DENTON (UNT), Texas — For the past decade University of North Texas Vice President of Research and Innovation Mark McLellan has served on the committee responsible for choosing the laureate of the World Food Prize, a global honor given to researchers who have greatly contributed to the effort to end world hunger. The World Food Prize will be presented virtually on Oct. 15, preceding World Food Day on Oct. 16.
McLellan says the World Food Prize was started by his former colleague Norm Borlaug, who won the 1970 Nobel Peace Prize for his contributions to world peace through his work in science to increase the world’s food supply. Borlaug founded the World Food Prize in 1986.
“Borlaug was convinced that he had to create a mechanism that recognized people who spent their life’s career trying to solve the problem of feeding the world’s 7.8 billion people,” McLellan said.
Each year the World Food Prize is awarded to an individual for a specific, exceptionally significant achievement that increases the quantity, quality, availability of, or access to food for a large number of people.
Now, as COVID-19 increases the number of people facing food insecurity and wildfires rage across millions of acres of farmland, McLellan believes it’s more important than ever to recognize advances in food production and accessibility. In his years of service on the laureate committee, McLellan has seen researchers move policy forward, advance crop yields and work to find better growing methods with the least impact on the environment.

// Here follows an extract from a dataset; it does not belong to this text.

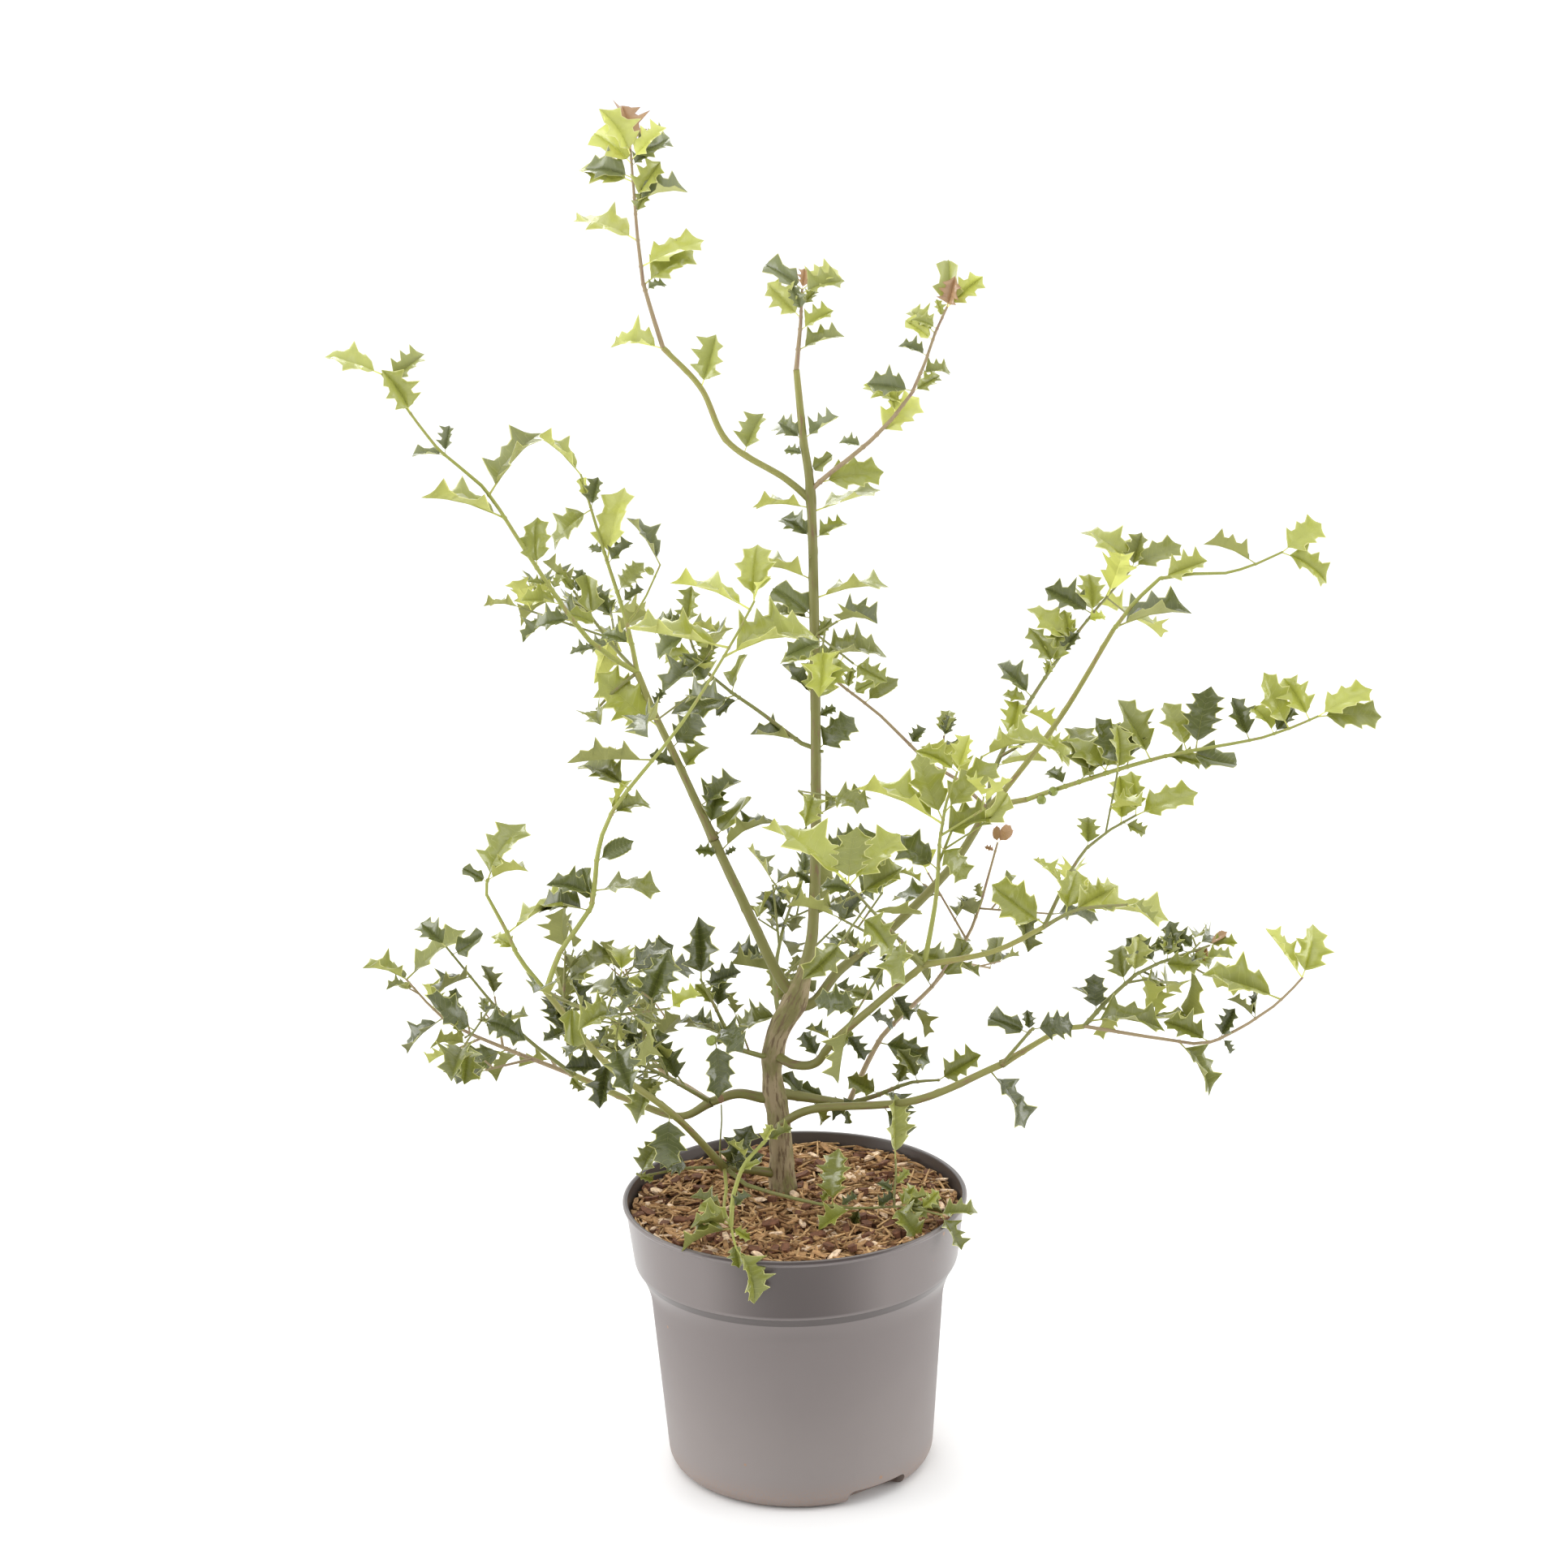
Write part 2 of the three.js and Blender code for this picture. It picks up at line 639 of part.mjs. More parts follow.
// A tube along a line of points with a radius for each, closed at both ends.
function taperedTube(points, radii, sides) {
  const corners = [];
  const faces = [];
  let first;
  points.forEach((point, i) => {
    const from = points[Math.max(0, i - 1)];
    const to = points[Math.min(points.length - 1, i + 1)];
    const along = to.clone().sub(from).normalize();
    first = first ? first.addScaledVector(along, -first.dot(along)).normalize() : sideways(along)[0];
    const second = new THREE.Vector3().crossVectors(along, first);
    for (let s = 0; s < sides; s++) {
      const angle = (2 * Math.PI * s) / sides;
      corners.push(
        point
          .clone()
          .addScaledVector(first, radii[i] * Math.cos(angle))
          .addScaledVector(second, radii[i] * Math.sin(angle)),
      );
    }
  });
  const lastRing = (points.length - 1) * sides;
  for (let s = 0; s < sides; s++) {
    const next = (s + 1) % sides;
    for (let ring = 0; ring < lastRing; ring += sides) {
      faces.push([ring + s, ring + next, ring + sides + next]);
      faces.push([ring + s, ring + sides + next, ring + sides + s]);
    }
    if (s > 0 && next > 0) faces.push([0, next, s], [lastRing, lastRing + s, lastRing + next]);
  }
  return solidFrom(corners, faces);
}

// The same limb grown outwards by the clearance, which cuts its neighbours clear of it.
function clearanceTube(points, radii, sides) {
  const swell = GAP / Math.cos(Math.PI / sides);
  const line = points.map((p) => p.clone());
  line[0].addScaledVector(points[0].clone().sub(points[1]).normalize(), GAP);
  line.at(-1).addScaledVector(points.at(-1).clone().sub(points.at(-2)).normalize(), GAP);
  return taperedTube(line, radii.map((r) => r + swell), sides);
}

// A leaf of four faces: its root and tip, and two widest corners that stand up from the midrib.
function leafSolid(leaf) {
  const { width, widest, fold } = leafShape;
  const corners = [
    onLeaf(leaf, 0, 0, 0),
    onLeaf(leaf, widest, width / 2, fold),
    onLeaf(leaf, 1, 0, 0),
    onLeaf(leaf, widest, -width / 2, fold),
  ];
  return solidFrom(corners, [
    [0, 1, 3],
    [1, 2, 3],
    [0, 2, 1],
    [0, 3, 2],
  ]);
}

// A berry beside the stem, hanging a little.
function berrySolid(stem, share) {
  const { point, along } = stem.at(stem.length * share);
  const turn = 2 * Math.PI * seeded(Math.round(stem.length * share))();
  const direction = branchDirection(along, turn, Math.PI / 2, -0.8);
  const offset = stem.radius(stem.length * share) + berry.radius - berry.sunk;
  const centre = point.addScaledVector(direction, offset);
  return solidOf(new THREE.IcosahedronGeometry(berry.radius).translate(...centre));
}

// ---- what the twigs and leaves keep clear of ----

const sampleSpacing = 8;
const limbClearance = { twig: 3, leaf: 2.5 }; // from the bark of the trunk and the boughs
const spaceMargin = { twig: 2, leaf: 1.2 }; // how much nearer to its own shoots than to another's
const potKeepOut = { lowest: 180, bodyTop: 200, soilMargin: 3, wallFrom: 130, wallTo: 143, inner: 136 };

function clearOfPot(points) {
  const { lowest, bodyTop, soilMargin, wallFrom, wallTo, inner } = potKeepOut;
  return points.every((p) => {
    const r = Math.hypot(p.x, p.y);
    if (p.z < lowest || (r < wallTo && p.z < bodyTop)) return false;
    if (r < inner && p.z < mulch.top + soilMargin) return false;
    return !(r >= wallFrom && r < wallTo && p.z < pot.height + 2);
  });
}

function nearest(point, others) {
  return others.reduce((least, other) => Math.min(least, point.distanceTo(other)), Infinity);
}

function clearOfLimbs(points, limbs, clearance) {
  return points.every((p) => limbs.every((limb) => p.distanceTo(limb.point) - limb.radius > clearance));
}

function inOwnSpace(points, own, others, margin) {
  return points.every((p) => nearest(p, own) < nearest(p, others) - margin);
}

// The points of a leaf that have to be clear: along its middle and round its edge.
function leafPoints(leaf) {
  const half = leafShape.width / 2;
  return [
    [0.3, 0, 0],
    [0.65, 0, 0],
    [1, 0, 0],
    [0.5, half, leafShape.fold],
    [0.5, -half, leafShape.fold],
    [0.25, half / 2, 0],
    [0.25, -half / 2, 0],
    [0.75, half / 2, 0],
    [0.75, -half / 2, 0],
  ].map(([forward, aside, raised]) => onLeaf(leaf, forward, aside, raised));
}

// Grows every mass, leaving out what would leave its mass's space or touch a limb.
function growMasses(limbs) {
  const names = Object.keys(masses);
  const grown = {};
  for (const name of names) {
    const shoots = growTwigs(masses[name]);
    grown[name] = { shoots, kept: [shoots[0]], near: shoots[0].samples(sampleSpacing) };
  }
  const around = (name) => names.filter((other) => other !== name).flatMap((other) => grown[other].near);
  for (const name of names) {
    const { shoots, kept } = grown[name];
    const stem = shoots[0].samples(sampleSpacing);
    const others = around(name);
    for (const twig of shoots.slice(1)) {
      const samples = twig.samples(sampleSpacing);
      const outer = samples.slice(2);
      if (!clearOfPot(outer) || !clearOfLimbs(outer, limbs, limbClearance.twig)) continue;
      if (!inOwnSpace(outer, stem, others, spaceMargin.twig)) continue;
      kept.push(twig);
      grown[name].near.push(...samples);
    }
  }
  for (const name of names) {
    const { kept, near } = grown[name];
    const others = around(name);
    grown[name].leaves = growLeaves(masses[name], kept).filter((leaf) => {
      const points = leafPoints(leaf);
      if (!clearOfPot(points) || !clearOfLimbs(points, limbs, limbClearance.leaf)) return false;
      return inOwnSpace(points, near, others, spaceMargin.leaf);
    });
  }
  return grown;
}

// ---- pot and mulch ----

// Points on a quarter circle from straight down to straight out, for the rounded foot.
function rounding(centreRadius, centreHeight, radius, steps) {
  return Array.from({ length: steps + 1 }, (_, i) => {
    const angle = (Math.PI / 2) * (i / steps);
    return [centreRadius + radius * Math.sin(angle), centreHeight - radius * Math.cos(angle)];
  });
}

// A solid turned about the upright axis from a profile of radii and heights.
function lathe(profile) {
  const points = profile.map(([r, z]) => new THREE.Vector2(r, z));
  return solidOf(new THREE.LatheGeometry(points, pot.segments).rotateX(Math.PI / 2));
}

// The body's radius on its slope from the foot to the shoulder.
function bodyRadius(height) {
  const share = (height - pot.footRounding) / (pot.shoulderHeight - pot.footRounding);
  return pot.footRadius + (pot.shoulderRadius - pot.footRadius) * share;
}

// The inside of the pot up to a height, smaller all round by an inset from the inner wall.
function innerProfile(height, inset) {
  const side = pot.wall + inset;
  const floorCorner = pot.footRounding - side;
  const rise = (height - pot.collarFootHeight) / (pot.height - pot.lipHeight - pot.collarFootHeight);
  return [
    ...rounding(pot.footRadius - pot.footRounding, pot.footRounding, floorCorner, 2),
    [bodyRadius(pot.shoulderHeight) - side, pot.shoulderHeight],
    [pot.collarFootRadius - side, pot.collarFootHeight],
    [pot.collarFootRadius + (pot.collarTopRadius - pot.collarFootRadius) * rise - side, height],
  ];
}

// The space of a recess, larger by a margin, which reaches out past the foot and below it.
function recessBox(margin, bearing) {
  const outside = 30;
  const depth = recess.depth + margin;
  const height = recess.height + margin;
  const box = new THREE.BoxGeometry(depth + outside, recess.width + 2 * margin, height + outside);
  box.translate(pot.footRadius - depth + (depth + outside) / 2, 0, (height - outside) / 2);
  return solidOf(box.rotateZ(THREE.MathUtils.degToRad(bearing)));
}

function makePot() {
  const lipFoot = pot.height - pot.lipHeight;
  const outer = [
    [0, 0],
    ...rounding(pot.footRadius - pot.footRounding, pot.footRounding, pot.footRounding, 4),
    [pot.shoulderRadius, pot.shoulderHeight],
    [pot.collarFootRadius, pot.collarFootHeight],
    [pot.collarTopRadius, lipFoot],
    [pot.rimRadius, lipFoot + 1],
    [pot.rimRadius, pot.height - 1],
    [pot.rimRadius - 1, pot.height],
    [0, pot.height],
  ];
  const shell = lathe(outer);
  const inside = [[0, pot.wall], ...innerProfile(pot.height + 1, 0), [0, pot.height + 1]];
  let solid = shell.subtract(lathe(inside));
  for (const bearing of recess.bearings) {
    const housing = recessBox(pot.wall, bearing).intersect(shell);
    solid = solid.add(housing).subtract(recessBox(0, bearing));
  }
  return solid;
}

function makeMulch() {
  const crown = [[pot.rimRadius * 0.6, mulch.top], [0, mulch.top]];
  const filling = [[0, pot.wall + GAP], ...innerProfile(mulch.top - mulch.dish, GAP), ...crown];
  return recess.bearings.reduce(
    (solid, bearing) => solid.subtract(recessBox(pot.wall + GAP, bearing)),
    lathe(filling),
  );
}

// ---- trunk, boughs and masses ----

function trunkRadius(height) {
  const above = trunk.radii.findIndex(([level]) => level > height);
  if (above < 1) return trunk.radii.at(above)[1];
  const [[low, wide], [high, narrow]] = trunk.radii.slice(above - 1, above + 1);
  return wide + ((narrow - wide) * (height - low)) / (high - low);
}

// A limb as its tube and as the larger tube that keeps others clear of it.
function limbSolids(knots, radiusAt, { sides, spacing }) {
  const points = smoothPath(knots, spacing);
  const radii = radiusAt(points);
  return { tube: taperedTube(points, radii, sides), clearance: clearanceTube(points, radii, sides) };
}

function evenTaper(foot, end) {
  return (points) => {
    const shoot = new Shoot(points, foot, end);
    return shoot.reached.map((distance) => shoot.radius(distance));
  };
}

function cutClear(solid, clearances) {
  return clearances.reduce((rest, clearance) => rest.subtract(clearance), solid);
}

function largestBody(solid) {
  return solid.decompose().reduce((best, body) => (body.volume() > best.volume() ? body : best));
}

function limbSamples() {
  const trunkLine = smoothPath(trunk.knots, sampleSpacing);
  const samples = trunkLine.map((point) => ({ point, radius: trunkRadius(point.z) }));
  for (const { knots, foot, end } of Object.values(boughs)) {
    const bough = new Shoot(smoothPath(knots, sampleSpacing), foot, end);
    bough.points.forEach((point, i) => samples.push({ point, radius: bough.radius(bough.reached[i]) }));
  }
  return samples;
}

const materials = {
  pot: new THREE.MeshStandardMaterial({ color: 0x8d8582, roughness: 0.55, metalness: 0 }),
  mulch: new THREE.MeshStandardMaterial({ color: 0x9c7449, roughness: 0.95, metalness: 0 }),
  bark: new THREE.MeshStandardMaterial({ color: 0x74705a, roughness: 0.85, metalness: 0 }),
  foliage: new THREE.MeshStandardMaterial({ color: 0x5c7d3a, roughness: 0.4, metalness: 0 }),
};

const plant = new THREE.Group();

function addNode(name, solid, material) {
  const mesh = new THREE.Mesh(geometryOf(solid), material);
  mesh.name = name;
  plant.add(mesh);
}

// ---- assembly ----

const mulchSolid = makeMulch();
addNode("pot", makePot(), materials.pot);
addNode("mulch", mulchSolid, materials.mulch);

// The trunk is cut flat just above the mulch.
const trunkRadii = (points) => points.map((p) => trunkRadius(p.z));
const trunkSolids = limbSolids(trunk.knots, trunkRadii, fineness.trunk);
addNode("trunk", trunkSolids.tube.subtract(mulchSolid.translate(0, 0, GAP)), materials.bark);

// Each bough is cut clear of the trunk and of the boughs before it.
const limbClearances = [trunkSolids.clearance];
for (const [name, { knots, foot, end }] of Object.entries(boughs)) {
  const { tube, clearance } = limbSolids(knots, evenTaper(foot, end), fineness.bough);
  addNode("bough_" + name, largestBody(cutClear(tube, limbClearances)), materials.bark);
  limbClearances.push(clearance);
}

const grown = growMasses(limbSamples());
const stems = Object.values(masses).map(({ knots, foot }) =>
  limbSolids(knots, evenTaper(foot, stemEnd), fineness.stem),
);
const clearanceOf = (stem) => stem.clearance;

// The twigs, leaves and berries of a mass, apart from those that touch a mass already made.
function foliagePieces({ kept, leaves }, fruit, madeBefore) {
  const twigs = kept
    .slice(1)
    .map((twig) => taperedTube(twig.points, [twig.footRadius, twig.endRadius], fineness.twig.sides));
  const berries = fruit.map((share) => berrySolid(kept[0], share));
  const isClear = (solid) => madeBefore.every((other) => other.intersect(solid).isEmpty());
  return [...twigs, ...leaves.map(leafSolid), ...berries].filter(isClear);
}

// A mass is its stem with the foliage fused on, cut clear of the limbs and of the other stems.
const made = [];
Object.entries(grown).forEach(([name, growth], index) => {
  const pieces = foliagePieces(growth, masses[name].fruit ?? [], made);
  const before = [...limbClearances, ...stems.slice(0, index).map(clearanceOf)];
  const after = stems.slice(index + 1).map(clearanceOf);
  const stem = cutClear(stems[index].tube, before);
  const foliage = cutClear(wasm.Manifold.union(pieces), [...before, ...after]);
  const mass = largestBody(stem.add(foliage));
  made.push(mass);
  addNode("spray_" + name, mass, materials.foliage);
});

export default plant;
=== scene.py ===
import math

import bmesh
import bpy
import numpy as np
from mathutils import Matrix, Vector, noise


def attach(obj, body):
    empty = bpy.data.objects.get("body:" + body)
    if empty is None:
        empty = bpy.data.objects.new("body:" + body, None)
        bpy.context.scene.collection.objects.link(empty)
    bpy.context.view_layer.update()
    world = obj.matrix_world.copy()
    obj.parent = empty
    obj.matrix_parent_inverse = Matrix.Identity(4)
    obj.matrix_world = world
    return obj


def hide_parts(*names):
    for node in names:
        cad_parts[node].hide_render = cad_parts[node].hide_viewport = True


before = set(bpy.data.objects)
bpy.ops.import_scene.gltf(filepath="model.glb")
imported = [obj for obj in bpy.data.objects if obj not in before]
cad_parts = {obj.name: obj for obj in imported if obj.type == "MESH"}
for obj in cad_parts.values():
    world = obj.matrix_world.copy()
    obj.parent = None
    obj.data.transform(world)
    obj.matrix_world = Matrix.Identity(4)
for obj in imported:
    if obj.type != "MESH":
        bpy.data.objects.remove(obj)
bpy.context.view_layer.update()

# A young holly in its nursery pot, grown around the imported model. Lengths are in millimetres up to the
# moment a mesh is made, because the limbs and masses repeat the sizes of the model.
mm = 0.001
goldenAngle = math.radians(137.5)
up = np.array([0.0, 0.0, 1.0])

# Places are in metres, angles in degrees, and focal and frameWidth in pixels.
cameraSettings = dict(place=(0, -2.5, 1.257), pitch=15.26, roll=1.5, focal=4064, frameWidth=1932, sensor=36)


def linkObject(name, data):
    made = bpy.data.objects.new(name, data)
    bpy.context.scene.collection.objects.link(made)
    return made


def addCamera():
    s = cameraSettings
    data = bpy.data.cameras.new("camera")
    data.sensor_width = s["sensor"]
    data.lens = s["sensor"] * s["focal"] / s["frameWidth"]
    camera = linkObject("camera", data)
    pitch = Matrix.Rotation(math.radians(90 - s["pitch"]), 4, "X")
    roll = Matrix.Rotation(math.radians(-s["roll"]), 4, "Z")
    camera.matrix_world = Matrix.Translation(s["place"]) @ pitch @ roll
    bpy.context.scene.camera = camera


addCamera()
print("camera in place")

# Limbs and masses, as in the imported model. Knots are (x, y, z), and foot and end are radii.
stemEnd = 0.9
twigEnd = 0.8
thickestTwig = 1.5
stemSpacing = 24
limbSpacing = 8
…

Along with the upcoming announcement of the World Food Prize laureate, this year’s Nobel Peace Prize was awarded on Oct. 9th to the United Nation’s World Food Programme in recognition of its work to end hunger, achieve food security and improve nutrition.
“We continue to struggle with people going hungry. We’re at 7.8 billion, and we still sit at over 800 million people in the world that go to bed hungry,” McLellan said. “Here in the U.S., current numbers are over 35 million citizens that just don’t get enough food, don’t get enough calories. Of those, about 18 million are children. It’s not just a percentage of our population, but the most vulnerable percentage of our population that remain hungry.”
In addition to his decade of service on the selection committee for the World Food Prize, McLellan also spent nearly seven years on the U.S. Food and Drug Administration Science Advisory Board where he served as both a board member and chair. He spent more than six years as a board member of the National Agriculture Research, Extension, Education and Economics Advisory Board and was the inaugural chair of the U.S. Department of Agriculture’s Science Advisory Council.